Items from a dataset
----

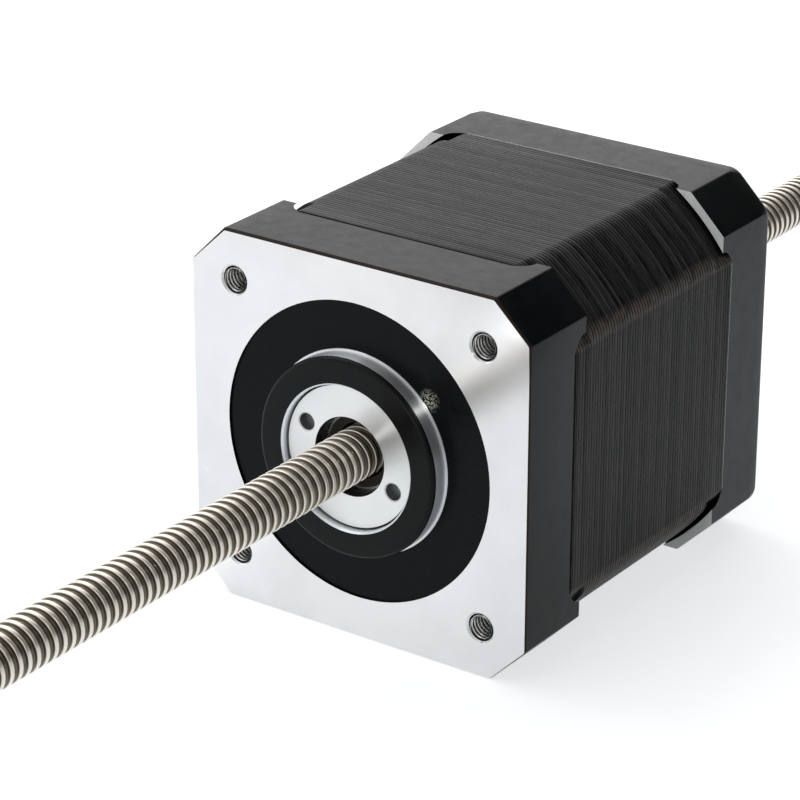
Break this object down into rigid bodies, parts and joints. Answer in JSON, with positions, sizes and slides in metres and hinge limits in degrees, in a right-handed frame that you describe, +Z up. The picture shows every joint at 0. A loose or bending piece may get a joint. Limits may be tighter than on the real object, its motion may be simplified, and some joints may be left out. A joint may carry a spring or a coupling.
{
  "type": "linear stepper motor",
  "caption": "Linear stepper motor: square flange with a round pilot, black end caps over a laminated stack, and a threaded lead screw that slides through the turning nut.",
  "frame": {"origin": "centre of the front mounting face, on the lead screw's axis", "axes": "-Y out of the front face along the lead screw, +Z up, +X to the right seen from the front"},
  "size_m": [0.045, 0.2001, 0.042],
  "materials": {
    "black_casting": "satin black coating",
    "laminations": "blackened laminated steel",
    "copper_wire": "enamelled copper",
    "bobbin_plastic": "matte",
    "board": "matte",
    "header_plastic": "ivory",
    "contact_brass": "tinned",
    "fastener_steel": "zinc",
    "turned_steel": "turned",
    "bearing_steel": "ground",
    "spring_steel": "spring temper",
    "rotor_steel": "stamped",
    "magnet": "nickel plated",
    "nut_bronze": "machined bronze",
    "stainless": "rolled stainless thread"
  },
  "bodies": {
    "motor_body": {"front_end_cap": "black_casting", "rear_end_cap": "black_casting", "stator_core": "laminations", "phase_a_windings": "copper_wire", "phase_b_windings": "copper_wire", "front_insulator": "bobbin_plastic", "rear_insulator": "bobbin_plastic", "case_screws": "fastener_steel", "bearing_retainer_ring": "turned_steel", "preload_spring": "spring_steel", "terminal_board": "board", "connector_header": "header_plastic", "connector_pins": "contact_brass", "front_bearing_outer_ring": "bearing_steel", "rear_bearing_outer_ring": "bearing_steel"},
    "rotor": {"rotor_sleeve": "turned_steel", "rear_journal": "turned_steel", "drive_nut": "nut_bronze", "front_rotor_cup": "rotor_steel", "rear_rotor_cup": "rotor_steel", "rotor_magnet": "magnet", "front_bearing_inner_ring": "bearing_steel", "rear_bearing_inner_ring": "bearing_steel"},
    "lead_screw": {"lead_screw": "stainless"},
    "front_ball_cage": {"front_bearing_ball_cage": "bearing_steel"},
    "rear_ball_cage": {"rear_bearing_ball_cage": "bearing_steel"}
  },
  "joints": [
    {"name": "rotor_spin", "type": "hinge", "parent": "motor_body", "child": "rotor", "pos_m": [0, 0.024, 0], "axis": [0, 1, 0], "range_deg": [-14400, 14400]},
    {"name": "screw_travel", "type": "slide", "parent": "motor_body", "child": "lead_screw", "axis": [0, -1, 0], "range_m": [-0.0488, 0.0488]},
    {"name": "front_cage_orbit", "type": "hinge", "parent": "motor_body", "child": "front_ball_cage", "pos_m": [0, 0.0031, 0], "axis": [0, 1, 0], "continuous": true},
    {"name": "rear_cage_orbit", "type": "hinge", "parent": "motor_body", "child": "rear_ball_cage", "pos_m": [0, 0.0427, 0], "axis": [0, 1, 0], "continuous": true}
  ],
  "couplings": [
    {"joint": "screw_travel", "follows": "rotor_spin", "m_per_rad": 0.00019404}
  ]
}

----

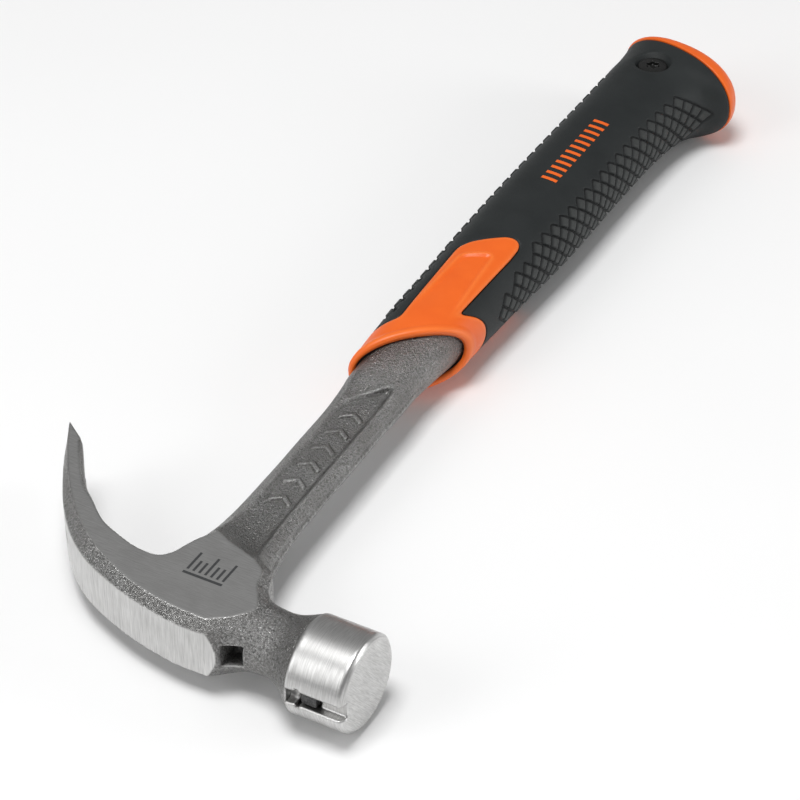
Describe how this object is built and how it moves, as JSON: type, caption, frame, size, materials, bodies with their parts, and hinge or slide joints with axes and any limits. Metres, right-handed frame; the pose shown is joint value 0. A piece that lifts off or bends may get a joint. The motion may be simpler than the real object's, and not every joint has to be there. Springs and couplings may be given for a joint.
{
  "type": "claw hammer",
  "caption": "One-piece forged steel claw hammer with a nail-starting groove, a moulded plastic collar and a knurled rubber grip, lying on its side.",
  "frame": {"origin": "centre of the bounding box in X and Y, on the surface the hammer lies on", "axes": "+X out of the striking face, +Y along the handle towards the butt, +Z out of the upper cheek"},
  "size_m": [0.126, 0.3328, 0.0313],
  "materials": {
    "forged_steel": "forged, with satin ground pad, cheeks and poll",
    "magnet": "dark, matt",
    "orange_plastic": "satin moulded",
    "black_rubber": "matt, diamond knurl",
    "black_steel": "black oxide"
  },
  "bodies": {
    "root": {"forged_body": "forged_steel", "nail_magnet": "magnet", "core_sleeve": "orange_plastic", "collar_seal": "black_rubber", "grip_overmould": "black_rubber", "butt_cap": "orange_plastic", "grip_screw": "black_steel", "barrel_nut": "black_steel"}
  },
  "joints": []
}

----

» Your objective
Pick out the lines that contain "bodies" and copy them.

» Expected answer
Break this object down into rigid bodies, parts and joints. Answer in JSON, with positions, sizes and slides in metres and hinge limits in degrees, in a right-handed frame that you describe, +Z up. The picture shows every joint at 0. A loose or bending piece may get a joint. Limits may be tighter than on the real object, its motion may be simplified, and some joints may be left out. A joint may carry a spring or a coupling.
  "bodies": {
Describe how this object is built and how it moves, as JSON: type, caption, frame, size, materials, bodies with their parts, and hinge or slide joints with axes and any limits. Metres, right-handed frame; the pose shown is joint value 0. A piece that lifts off or bends may get a joint. The motion may be simpler than the real object's, and not every joint has to be there. Springs and couplings may be given for a joint.
  "bodies": {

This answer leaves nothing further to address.